Мы прошли примерно полпути вдоль поезда, когда я внезапно услышал крик: «Сюда! Шпильман, сюда!». Чья-то рука схватила меня за воротник, и меня отбросили назад, за пределы полицейского кордона.
Кто посмел? Я не хотел расставаться с семьёй. Я хотел быть с ними!
Теперь я видел сомкнутый ряд полицейских спин. Я бросился на них, но меня не пустили. Поверх их голов я различил, как мать и Регина, опираясь на Галину и Генрика, карабкаются в вагоны, а отец оглядывается в поисках меня.
– Папа! – закричал я.
Он увидел меня и сделал пару шагов в мою сторону, но затем остановился в нерешительности.

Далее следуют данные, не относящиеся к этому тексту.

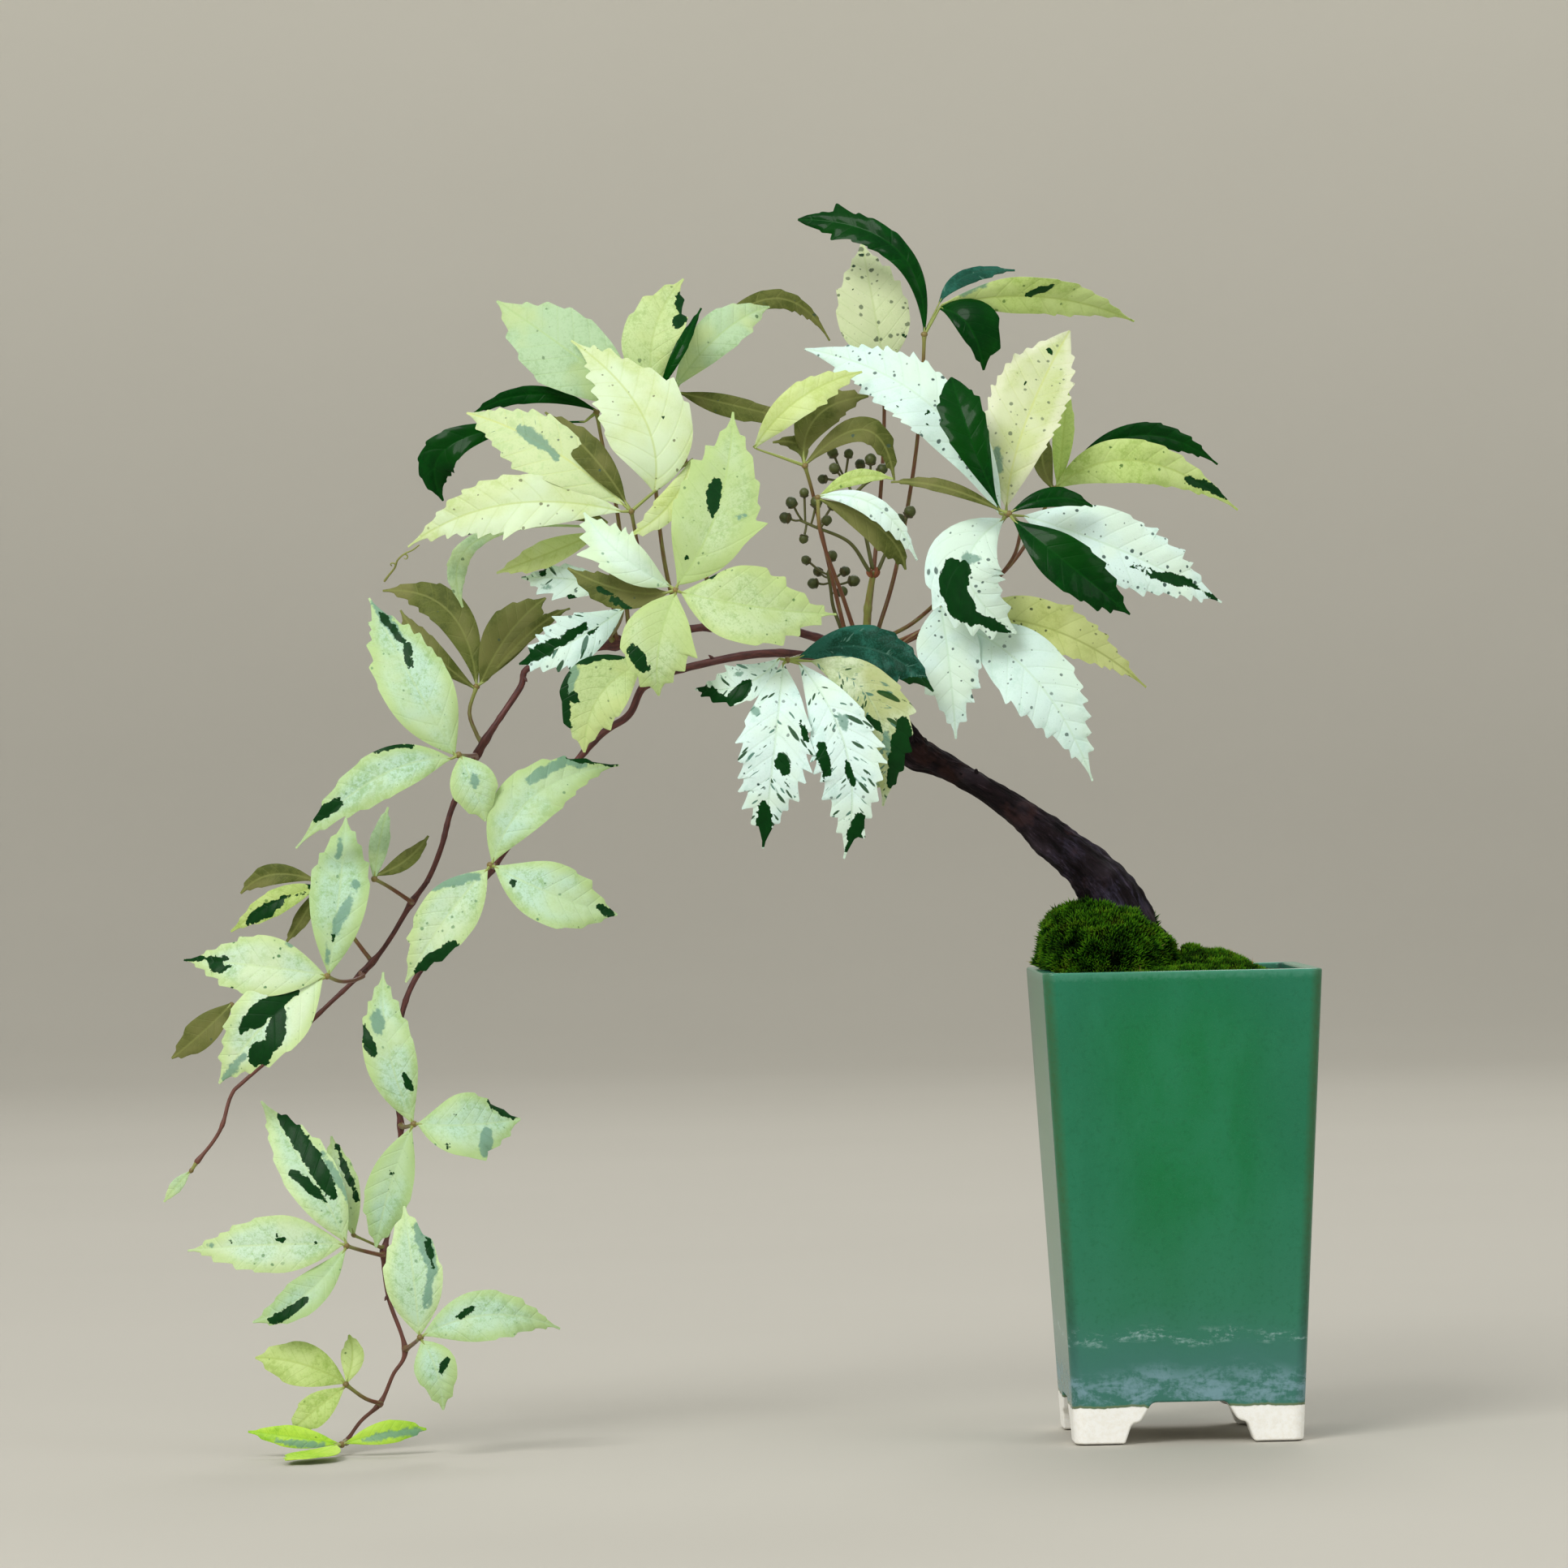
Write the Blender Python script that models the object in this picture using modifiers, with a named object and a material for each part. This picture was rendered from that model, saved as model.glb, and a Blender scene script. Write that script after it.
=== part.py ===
"""Cascade bonsai in a tall square pot.

A trained creeper grows out of a moss mound, leans over the pot's left rim and
hangs down to the surface that the pot stands on.  Working unit of the tables
is the millimetre (x right, y away from the front, z up, z = 0 under the pot's
feet, x = y = 0 on the pot's middle line); everything is multiplied by MM when
it is built.
"""
import bpy
import bmesh
import math
from mathutils import Matrix, Vector, noise

MM = 0.001
GAP = 0.3                 # clearance between neighbouring pieces

# ---------------------------------------------------------------- pot
POT_H = 110.0             # feet to rim
POT_TOP = 65.3            # outer width at the rim
POT_BOT = 53.6            # outer width at the feet
POT_WALL = 3.6
POT_CORNER = 3.0          # radius of the upright corners
FOOT_H = 9.5              # height of the arches between the feet
FOOT_T = 7.0              # thickness of the foot walls
FLOOR_T = 4.5
DRAIN_R = 6.0
ARCH = [(15.1, -2.0), (15.1, 0.0), (13.4, 4.7), (11.5, 4.9), (8.7, 9.5)]

# ---------------------------------------------------------------- fill
SOIL_TOP = 104.0
MESH_SIZE = 17.0          # drain screen
MESH_T = 0.8
WIRE_R = 0.5
MOUND_C = (-16.6, 1.0, 109.0)
MOUND_R = (18.2, 27.6, 18.0)
CARPET_TOP = 111.2

# ---------------------------------------------------------------- wood
# x, y, z, radius
TRUNK = [
    (-7.5, 0.0, 76.0, 3.6),
    (-7.2, 0.0, 91.3, 6.0),
    (-7.0, 0.0, 102.8, 8.4),
    (-7.4, 0.0, 113.4, 9.6),
    (-9.2, 0.0, 120.2, 8.7),
    (-13.1, 0.0, 126.8, 7.4),
    (-18.2, 0.0, 132.4, 6.1),
    (-26.7, -0.3, 140.1, 4.7),
    (-36.6, -0.8, 148.2, 3.3),
    (-46.1, -1.3, 154.7, 2.7),
    (-55.2, -1.8, 159.8, 3.2),
    (-59.8, -2.0, 162.0, 4.0),
    (-63.5, -2.3, 166.7, 3.8),
    (-67.3, -2.6, 173.5, 3.6),
    (-70.4, -2.9, 180.0, 3.8),
    (-72.0, -3.0, 185.0, 3.3),
]
STEM_R0 = 1.05            # stem radius at the crown
STEM_R1 = 0.42            # and at its tip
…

Он был бледен, губы дрожали от волнения. Он попытался улыбнуться беспомощной, болезненной улыбкой, поднял руку и помахал на прощание, словно я отправлялся в жизнь, а он уже посылал мне привет с того света. Затем он повернулся и пошёл к вагонам.
Я снова вцепился в плечи полицейского изо всех сил.
– Папа! Генрик! Галина!
Я кричал, как одержимый, в ужасе от мысли, что сейчас, в последний решающий момент, я могу не добраться до них и мы будем разлучены навеки.